Parts and joints as JSON:
____________________
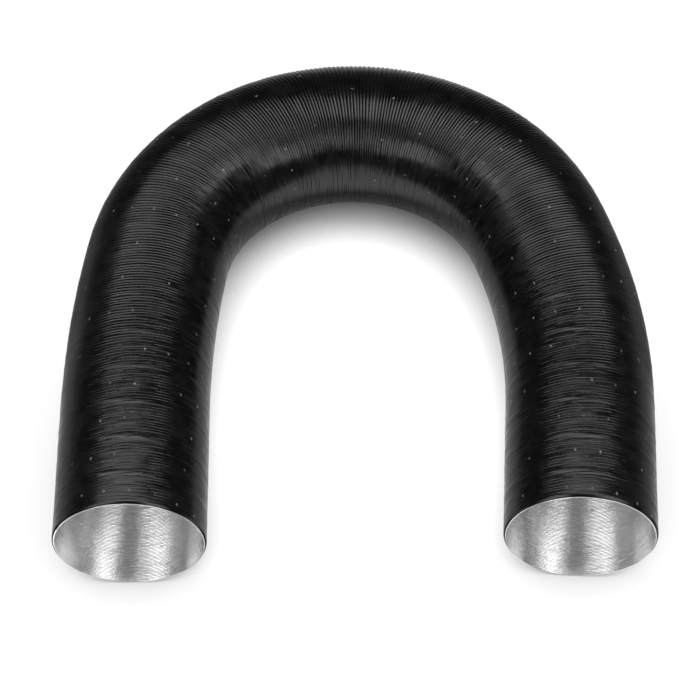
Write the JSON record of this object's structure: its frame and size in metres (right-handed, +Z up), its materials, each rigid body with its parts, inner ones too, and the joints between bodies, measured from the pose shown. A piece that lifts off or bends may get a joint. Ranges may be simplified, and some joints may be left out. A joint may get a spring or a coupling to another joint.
{
  "type": "flexible air duct",
  "caption": "Flexible pleated air duct, bent into a U: aluminium foil bore, kraft paper ply and black outer jacket. It bends, lifts and stretches along its length.",
  "frame": {"origin": "middle of the footprint, on the surface that the duct lies on", "axes": "+Z up; +Y from the open ends towards the crown of the U, the duct's longest extent by a millimetre; +X from the left leg to the right leg, seen from the open ends"},
  "size_m": [0.3112, 0.3122, 0.0775],
  "materials": {
    "jacket": "black, semi-matt, finely pleated, with small crimp marks",
    "paper": "brown kraft paper, seen only at the cut ends",
    "liner": "bright crinkled foil, ragged at the cut ends"
  },
  "bodies": {
    "crown": {"jacket_crown_band": "jacket", "paper_crown_band": "paper", "liner_crown_band": "liner", "jacket_left_pleats_1": "jacket", "paper_left_pleats_1": "paper", "liner_left_pleats_1": "liner", "jacket_right_pleats_1": "jacket", "paper_right_pleats_1": "paper", "liner_right_pleats_1": "liner"},
    "left_band_1": {"jacket_left_band_1": "jacket", "paper_left_band_1": "paper", "liner_left_band_1": "liner", "jacket_left_pleats_2": "jacket", "paper_left_pleats_2": "paper", "liner_left_pleats_2": "liner"},
    "left_band_2": {"jacket_left_band_2": "jacket", "paper_left_band_2": "paper", "liner_left_band_2": "liner", "jacket_left_pleats_3": "jacket", "paper_left_pleats_3": "paper", "liner_left_pleats_3": "liner"},
    "left_band_3": {"jacket_left_band_3": "jacket", "paper_left_band_3": "paper", "liner_left_band_3": "liner", "jacket_left_pleats_4": "jacket", "paper_left_pleats_4": "paper", "liner_left_pleats_4": "liner"},
    "left_cuff": {"jacket_left_cuff": "jacket", "paper_left_cuff": "paper", "liner_left_cuff": "liner"},
    "right_band_1": {"jacket_right_band_1": "jacket", "paper_right_band_1": "paper", "liner_right_band_1": "liner", "jacket_right_pleats_2": "jacket", "paper_right_pleats_2": "paper", "liner_right_pleats_2": "liner"},
    "right_band_2": {"jacket_right_band_2": "jacket", "paper_right_band_2": "paper", "liner_right_band_2": "liner", "jacket_right_pleats_3": "jacket", "paper_right_pleats_3": "paper", "liner_right_pleats_3": "liner"},
    "right_band_3": {"jacket_right_band_3": "jacket", "paper_right_band_3": "paper", "liner_right_band_3": "liner", "jacket_right_pleats_4": "jacket", "paper_right_pleats_4": "paper", "liner_right_pleats_4": "liner"},
    "right_cuff": {"jacket_right_cuff": "jacket", "paper_right_cuff": "paper", "liner_right_cuff": "liner"}
  },
  "joints": [
    {"name": "left_bend_1", "type": "hinge", "parent": "crown", "child": "left_band_1", "pos_m": [-0.03893, 0.11086, 0.0385], "axis": [0, 0, 1], "range_deg": [-45, 7], "deforming": ["jacket_left_pleats_1", "paper_left_pleats_1", "liner_left_pleats_1"]},
    {"name": "left_bend_2", "type": "hinge", "parent": "left_band_1", "child": "left_band_2", "pos_m": [-0.09316, 0.06822, 0.0385], "axis": [0, 0, 1], "range_deg": [-45, 7], "deforming": ["jacket_left_pleats_2", "paper_left_pleats_2", "liner_left_pleats_2"]},
    {"name": "left_lift", "type": "hinge", "parent": "left_band_2", "child": "left_band_3", "pos_m": [-0.11224, 0.00618, 0.0385], "axis": [-0.9925, 0.1222, 0], "range_deg": [0, 35], "deforming": ["jacket_left_pleats_3", "paper_left_pleats_3", "liner_left_pleats_3"]},
    {"name": "left_stretch", "type": "slide", "parent": "left_band_3", "child": "left_cuff", "axis": [-0.0171, -0.9999, 0], "range_m": [-0.008, 0.012], "deforming": ["jacket_left_pleats_4", "paper_left_pleats_4", "liner_left_pleats_4"]},
    {"name": "right_bend_1", "type": "hinge", "parent": "crown", "child": "right_band_1", "pos_m": [0.02844, 0.11248, 0.0385], "axis": [0, 0, -1], "range_deg": [-45, 7], "deforming": ["jacket_right_pleats_1", "paper_right_pleats_1", "liner_right_pleats_1"]},
    {"name": "right_bend_2", "type": "hinge", "parent": "right_band_1", "child": "right_band_2", "pos_m": [0.07817, 0.08057, 0.0385], "axis": [0, 0, -1], "range_deg": [-45, 7], "deforming": ["jacket_right_pleats_2", "paper_right_pleats_2", "liner_right_pleats_2"]},
    {"name": "right_lift", "type": "hinge", "parent": "right_band_2", "child": "right_band_3", "pos_m": [0.10612, 0.02268, 0.0385], "axis": [-0.9647, -0.2633, 0], "range_deg": [0, 35], "deforming": ["jacket_right_pleats_3", "paper_right_pleats_3", "liner_right_pleats_3"]},
    {"name": "right_stretch", "type": "slide", "parent": "right_band_3", "child": "right_cuff", "axis": [0.0303, -0.9995, 0], "range_m": [-0.008, 0.012], "deforming": ["jacket_right_pleats_4", "paper_right_pleats_4", "liner_right_pleats_4"]}
  ]
}
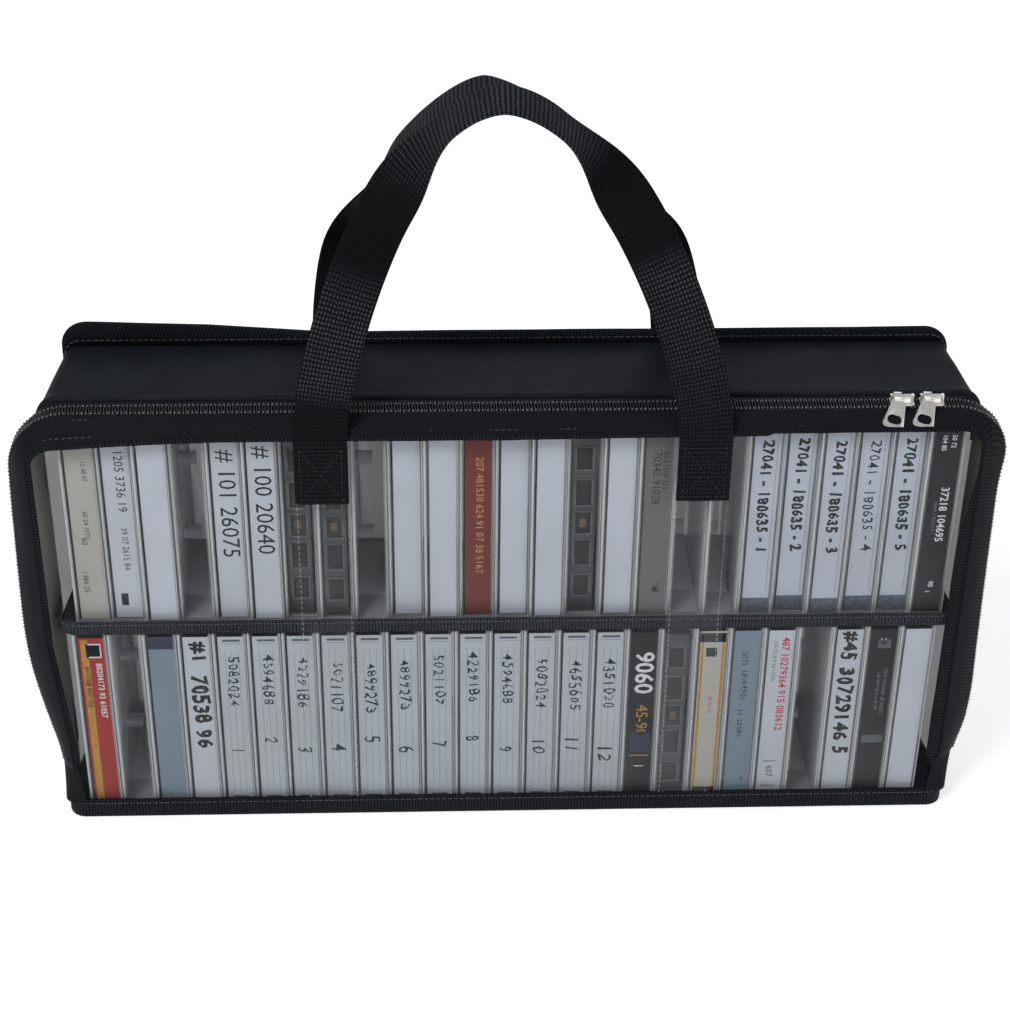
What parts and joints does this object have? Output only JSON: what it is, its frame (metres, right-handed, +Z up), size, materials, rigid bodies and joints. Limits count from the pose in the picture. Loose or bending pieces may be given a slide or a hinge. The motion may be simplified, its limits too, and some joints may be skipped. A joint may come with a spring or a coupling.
{
  "type": "zippered cassette carry bag",
  "caption": "Soft zippered carry bag with a clear front window, a shelf and rows of boxed cassettes, two webbing handles and a two-slider zip.",
  "frame": {"origin": "middle of the base, on the surface that the bag stands on", "axes": "+X along the bag to the right seen from the front, +Y from the window to the back, +Z up"},
  "size_m": [0.464, 0.0848, 0.3801],
  "materials": {
    "top_fabric": "coated cloth, slight sheen",
    "base_fabric": "coated cloth, matt",
    "edge_binding": "woven, matt",
    "zipper_tape": "woven, matt",
    "zipper_coil": "nylon coil, slight sheen",
    "webbing": "ribbed polypropylene weave",
    "shelf_cover": "coated cloth over a stiff board",
    "clear_vinyl": "clear, soft, glossy",
    "nickel_plate": "dull plated",
    "clear_box_plastic": "clear, hard, glossy",
    "tape_shell": "dark moulded",
    "white_card": "printed card",
    "lettered_card": "printed card",
    "ruled_card": "printed card",
    "pale_blue_card": "printed card",
    "cream_card": "printed card",
    "grey_card": "printed card",
    "dark_card": "printed card",
    "red_card": "printed card"
  },
  "bodies": {
    "bag": {"base_panel": "base_fabric", "bottom_binding": "edge_binding", "left_gusset": "clear_vinyl", "right_gusset": "clear_vinyl", "top_panel": "top_fabric", "back_panel": "clear_vinyl", "back_flange_binding": "edge_binding", "window_sill": "clear_vinyl", "lower_corner_tabs": "base_fabric", "fixed_zipper_tape": "zipper_tape", "fixed_zipper_coil": "zipper_coil", "shelf_board": "shelf_cover", "shelf_binding": "edge_binding", "sill_reinforcing_strips": "clear_vinyl", "back_reinforcing_strips": "clear_vinyl", "back_handle_feet": "webbing", "upper_box_lids": "clear_box_plastic", "upper_box_trays": "clear_box_plastic", "upper_tapes": "tape_shell", "lower_box_lids": "clear_box_plastic", "lower_box_trays": "clear_box_plastic", "lower_tapes": "tape_shell", "white_cards": "white_card", "lettered_cards": "lettered_card", "ruled_cards": "ruled_card", "pale_blue_cards": "pale_blue_card", "cream_cards": "cream_card", "grey_cards": "grey_card", "dark_cards": "dark_card", "red_cards": "red_card"},
    "flap": {"front_window": "clear_vinyl", "window_seam_border": "edge_binding", "flap_zipper_tape": "zipper_tape", "flap_zipper_coil": "zipper_coil", "front_reinforcing_strips": "clear_vinyl", "front_handle_feet": "webbing"},
    "front_handle": {"front_handle": "webbing"},
    "back_handle": {"back_handle": "webbing"},
    "left_slider": {"left_slider": "nickel_plate"},
    "right_slider": {"right_slider": "nickel_plate"},
    "left_pull": {"left_pull": "nickel_plate"},
    "right_pull": {"right_pull": "nickel_plate"}
  },
  "joints": [
    {"name": "flap_fold", "type": "hinge", "parent": "bag", "child": "flap", "pos_m": [0, -0.0405, 0.03], "axis": [1, 0, 0], "range_deg": [0, 95]},
    {"name": "front_handle_swing", "type": "hinge", "parent": "flap", "child": "front_handle", "pos_m": [0, -0.0424, 0.22215], "axis": [1, 0, 0], "range_deg": [0, 165]},
    {"name": "back_handle_swing", "type": "hinge", "parent": "bag", "child": "back_handle", "pos_m": [0, 0.0424, 0.22215], "axis": [-1, 0, 0], "range_deg": [0, 165]},
    {"name": "left_slider_run", "type": "slide", "parent": "bag", "child": "left_slider", "axis": [1, 0, 0], "range_m": [-0.38, 0]},
    {"name": "right_slider_run", "type": "slide", "parent": "bag", "child": "right_slider", "axis": [1, 0, 0], "range_m": [-0.002, 0.005]},
    {"name": "left_pull_swing", "type": "hinge", "parent": "left_slider", "child": "left_pull", "pos_m": [0.1787, -0.0275, 0.2366], "axis": [-1, 0, 0], "range_deg": [0, 200]},
    {"name": "right_pull_swing", "type": "hinge", "parent": "right_slider", "child": "right_pull", "pos_m": [0.1927, -0.0275, 0.2366], "axis": [-1, 0, 0], "range_deg": [0, 200]}
  ]
}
____________________
* YOUR TASK:
Tally the lines of the listing above that include the word "bends". Answer with the number alone.

* COMPLETED TASK:
2